▶ Task to carry out: Write out exactly the lines of the entries below from the one holding "The Blender code" to the one holding "back_tree, back_grid, back_normals", inclusive, and leave out all other lines.

▶ Entries supplied:
════════

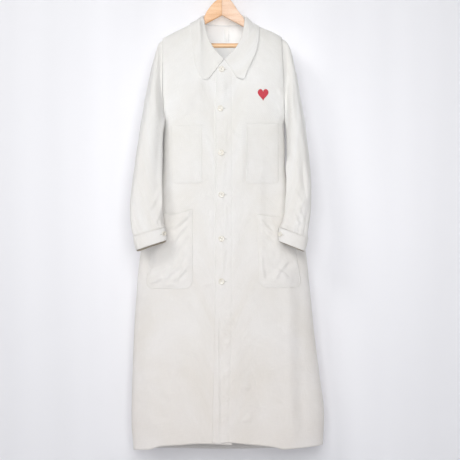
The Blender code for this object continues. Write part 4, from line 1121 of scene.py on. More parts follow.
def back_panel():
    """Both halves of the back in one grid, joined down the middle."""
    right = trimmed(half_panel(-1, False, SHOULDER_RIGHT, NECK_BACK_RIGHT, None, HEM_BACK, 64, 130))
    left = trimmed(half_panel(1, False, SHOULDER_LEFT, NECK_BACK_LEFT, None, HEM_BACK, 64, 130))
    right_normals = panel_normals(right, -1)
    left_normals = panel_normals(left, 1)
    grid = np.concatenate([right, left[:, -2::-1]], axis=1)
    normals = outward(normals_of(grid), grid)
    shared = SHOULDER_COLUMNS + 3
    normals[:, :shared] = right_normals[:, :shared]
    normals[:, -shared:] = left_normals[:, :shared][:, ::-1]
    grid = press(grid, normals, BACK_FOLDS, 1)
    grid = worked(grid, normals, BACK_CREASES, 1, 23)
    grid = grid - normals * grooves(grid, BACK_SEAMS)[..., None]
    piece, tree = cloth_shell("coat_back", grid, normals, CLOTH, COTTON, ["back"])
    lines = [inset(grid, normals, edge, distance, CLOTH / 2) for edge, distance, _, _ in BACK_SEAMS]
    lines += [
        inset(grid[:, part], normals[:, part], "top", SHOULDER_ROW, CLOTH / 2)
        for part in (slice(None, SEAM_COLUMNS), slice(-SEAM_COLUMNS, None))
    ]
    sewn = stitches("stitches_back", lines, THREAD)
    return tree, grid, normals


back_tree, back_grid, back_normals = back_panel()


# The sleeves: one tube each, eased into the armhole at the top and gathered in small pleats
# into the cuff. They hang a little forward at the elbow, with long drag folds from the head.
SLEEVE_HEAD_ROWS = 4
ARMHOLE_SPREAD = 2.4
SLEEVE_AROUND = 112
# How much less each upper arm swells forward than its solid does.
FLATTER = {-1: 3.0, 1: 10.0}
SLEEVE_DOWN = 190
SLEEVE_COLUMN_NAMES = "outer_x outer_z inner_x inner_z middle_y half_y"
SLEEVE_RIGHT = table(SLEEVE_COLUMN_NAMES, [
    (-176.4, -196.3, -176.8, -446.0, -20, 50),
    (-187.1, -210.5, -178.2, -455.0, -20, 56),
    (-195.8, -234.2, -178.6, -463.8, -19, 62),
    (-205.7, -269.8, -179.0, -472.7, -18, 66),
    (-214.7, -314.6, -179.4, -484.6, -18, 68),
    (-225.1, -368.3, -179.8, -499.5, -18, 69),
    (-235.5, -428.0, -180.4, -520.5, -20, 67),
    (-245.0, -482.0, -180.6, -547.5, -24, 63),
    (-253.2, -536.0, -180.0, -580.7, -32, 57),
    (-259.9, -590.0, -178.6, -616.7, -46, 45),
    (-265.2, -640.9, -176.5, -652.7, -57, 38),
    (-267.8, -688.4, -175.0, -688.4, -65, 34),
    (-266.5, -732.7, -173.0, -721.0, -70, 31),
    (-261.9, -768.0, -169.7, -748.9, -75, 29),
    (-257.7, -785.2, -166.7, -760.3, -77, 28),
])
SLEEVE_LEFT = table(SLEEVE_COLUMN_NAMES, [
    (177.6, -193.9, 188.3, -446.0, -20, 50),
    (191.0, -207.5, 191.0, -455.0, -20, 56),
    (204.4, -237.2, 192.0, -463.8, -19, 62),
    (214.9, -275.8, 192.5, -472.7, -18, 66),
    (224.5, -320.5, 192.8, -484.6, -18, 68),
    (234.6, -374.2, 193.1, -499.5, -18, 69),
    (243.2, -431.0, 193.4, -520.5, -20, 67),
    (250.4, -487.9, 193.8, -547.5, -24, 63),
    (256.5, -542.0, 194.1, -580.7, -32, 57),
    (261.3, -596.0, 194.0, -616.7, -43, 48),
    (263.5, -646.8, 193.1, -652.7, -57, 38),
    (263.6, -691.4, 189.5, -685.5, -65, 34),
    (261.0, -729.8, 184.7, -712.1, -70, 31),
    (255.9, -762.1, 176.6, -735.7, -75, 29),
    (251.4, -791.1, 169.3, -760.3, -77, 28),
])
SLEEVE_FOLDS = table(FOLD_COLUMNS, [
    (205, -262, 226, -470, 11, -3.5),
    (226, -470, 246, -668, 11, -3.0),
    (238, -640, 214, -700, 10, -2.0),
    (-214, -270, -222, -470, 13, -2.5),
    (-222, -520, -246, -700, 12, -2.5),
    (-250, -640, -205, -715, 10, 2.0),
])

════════

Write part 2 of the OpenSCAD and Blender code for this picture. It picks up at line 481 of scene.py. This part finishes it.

════════

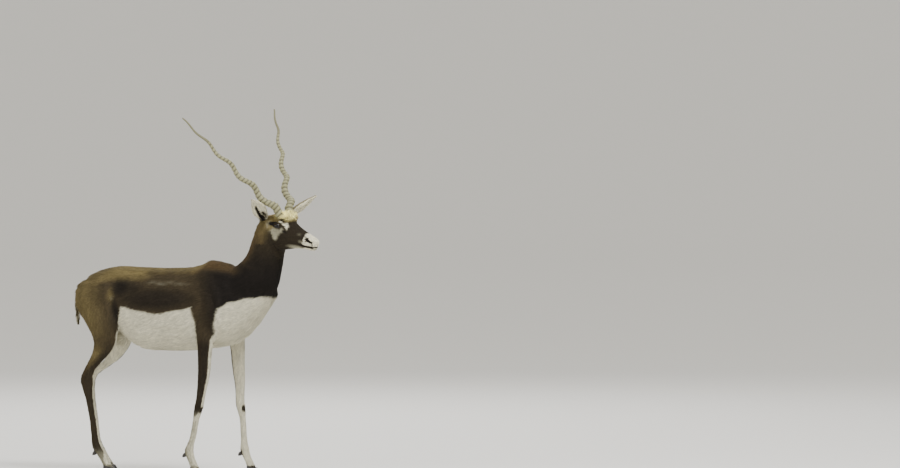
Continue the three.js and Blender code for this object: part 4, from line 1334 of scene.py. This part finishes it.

════════

▶ Solution for this exercise:
The Blender code for this object continues. Write part 4, from line 1121 of scene.py on. More parts follow.
def back_panel():
    """Both halves of the back in one grid, joined down the middle."""
    right = trimmed(half_panel(-1, False, SHOULDER_RIGHT, NECK_BACK_RIGHT, None, HEM_BACK, 64, 130))
    left = trimmed(half_panel(1, False, SHOULDER_LEFT, NECK_BACK_LEFT, None, HEM_BACK, 64, 130))
    right_normals = panel_normals(right, -1)
    left_normals = panel_normals(left, 1)
    grid = np.concatenate([right, left[:, -2::-1]], axis=1)
    normals = outward(normals_of(grid), grid)
    shared = SHOULDER_COLUMNS + 3
    normals[:, :shared] = right_normals[:, :shared]
    normals[:, -shared:] = left_normals[:, :shared][:, ::-1]
    grid = press(grid, normals, BACK_FOLDS, 1)
    grid = worked(grid, normals, BACK_CREASES, 1, 23)
    grid = grid - normals * grooves(grid, BACK_SEAMS)[..., None]
    piece, tree = cloth_shell("coat_back", grid, normals, CLOTH, COTTON, ["back"])
    lines = [inset(grid, normals, edge, distance, CLOTH / 2) for edge, distance, _, _ in BACK_SEAMS]
    lines += [
        inset(grid[:, part], normals[:, part], "top", SHOULDER_ROW, CLOTH / 2)
        for part in (slice(None, SEAM_COLUMNS), slice(-SEAM_COLUMNS, None))
    ]
    sewn = stitches("stitches_back", lines, THREAD)
    return tree, grid, normals


back_tree, back_grid, back_normals = back_panel()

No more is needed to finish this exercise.